Comment by Daniel W on November 2, 2014 at 3:16pm

redearthworms.com has 1/2 pound of red wigglers for 15.95  plus postage.  I don't know how reliable they are.


Just checked my worm bin, which is really a rolling composter.  They descend through multiple worm bins I've had 15 years.  Whenever I clean out the composters, I leave a big wad of worms to start over.  They have been through multiple freezes.  I'd be happy to mail some if you like.  Will need to research how to do that.

Comment by Joan Denoo on November 2, 2014 at 2:19pm

In case anyone is wondering, I place the Permaculture article in the wrong group. Deleted it and moved it to here. 

Comment by Joan Denoo on November 2, 2014 at 2:18pm

Barbara, and my major problem is cold. So, we have to bring the inside during the hot and cold spells. We had our first killing frost this morning, Nov. 2. That is late this this country. We often have a layer of snow by now. 

$40.00 is a high price, and I don't do much better. I have enough to share, but the temperature between here and there would prevent sending them. 

If you have trouble with smell, I recommend adding shredded newspaper on top of the box with worms. That should absorb the smell. I could be wrong ... I have been known to be wrong many times. Thankfully, I enjoy being corrected.

If you ask to buy what you can afford, you should be able to have a good breeding colony in no time. They love to make babies. Ask him if you can buy $5.00 worth and how many that would be. You just have to make sure you don't overfeed or underfeed the number you get. And, remember, moist, not wet. 

Comment by Barbara Livingston on November 2, 2014 at 1:11pm

Well, my attempts to find red worms on the cheap didn't work out. I just returned from a 50 mile drive in search of a bait shop that carried them with no luck either. So, since there is a reputable local guy who sells them and I can go and pick them up, I'm just going to have to bite the bullet. A regular order from him is $40  - I've sent him an email asking if I can have half an order. Maybe he'll take pity on a old woman who just wants a few worms. (';')  

Joan the 50-86 degree limit is the reason I chose to grow them in my office.  They would simply cook outside. 

Comment by Joan Denoo on November 2, 2014 at 11:28am

Barbara, about red wiggly earthworms. Here are sites I do not recommend. 

Uncle Jim's Worm Farm 1,000 Count Red Wiggler Live Composting Worms

The scoop on 'Gardens Alive!'

The reviews on Gardens Alive have gone down the past two years. I had great service and products when I bought from them, but that was over five years ago. 

Worms for vermiculture are (Eisenia foetida, Eisenia andrei, and Lumbricus rubellus

Presently, I get my Eisenia fetida, red wigglies, from a local worm farmer. Perhaps there are local worm farmers in your area. 

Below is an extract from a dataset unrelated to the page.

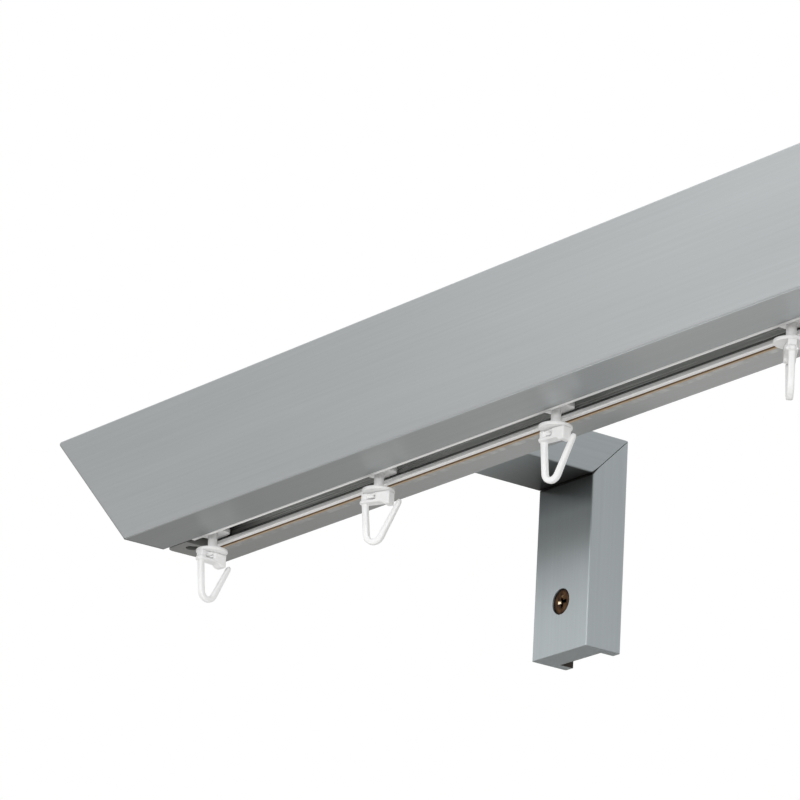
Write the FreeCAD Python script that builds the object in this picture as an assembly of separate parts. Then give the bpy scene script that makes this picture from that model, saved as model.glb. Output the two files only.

Red Wigglies thrive between 50 and 86 degrees F. 

I wouldn't mail order worms at this time of year, nor in the early spring because of unknown temperatures during transport. 

When I bought from Gardens Alive, they would ship only on Mondays because of the fear of delays in transport. 

Comment by Joan Denoo on November 2, 2014 at 10:15am

Nov 2, 2014 first killing frost. The latest that I have recorded in my garden. 

Comment by Daniel W on November 2, 2014 at 9:13am

Barbara, thanks for the ongoing lesson on Hegelkultur.  If not for the rainy area I live in, I might try that.  With climate change, it may still be needed here some day.

Joan, we are in the midst of some great rain and rain storms.  I love it.  You would like sitting in my sunroom, in a big rainstorm, surrounded by rain but dry and warm.

Comment by Barbara Livingston on November 2, 2014 at 9:00am

Gosh, Daniel and Randall you sure make blackberry bushes sound badl  Luckily the fruit of such not-so-nich bushes makes it all worthwhile.  

Comment by Barbara Livingston on November 2, 2014 at 8:58am

I spent a few hours at a local community garden yesterday learning the proper way to create a Hugelkultur bed.  Theirs were actually attractive and had several things growing in them, and I was able to plant the broccoli you see growing in the one on the left.  (Perfect pic of me, eh?) :)

I definitely need to tear apart the one I have started in my own garden and find some larger logs for the base, then add additional organics to it. I imagine its going to be messy to do, but I really want to get it right.  I should note that many Hugelkutur beds are rounded on top, however, the young man in charge of this garden said he prefers to make them flat on top so when he waters the soil doesn't wash away.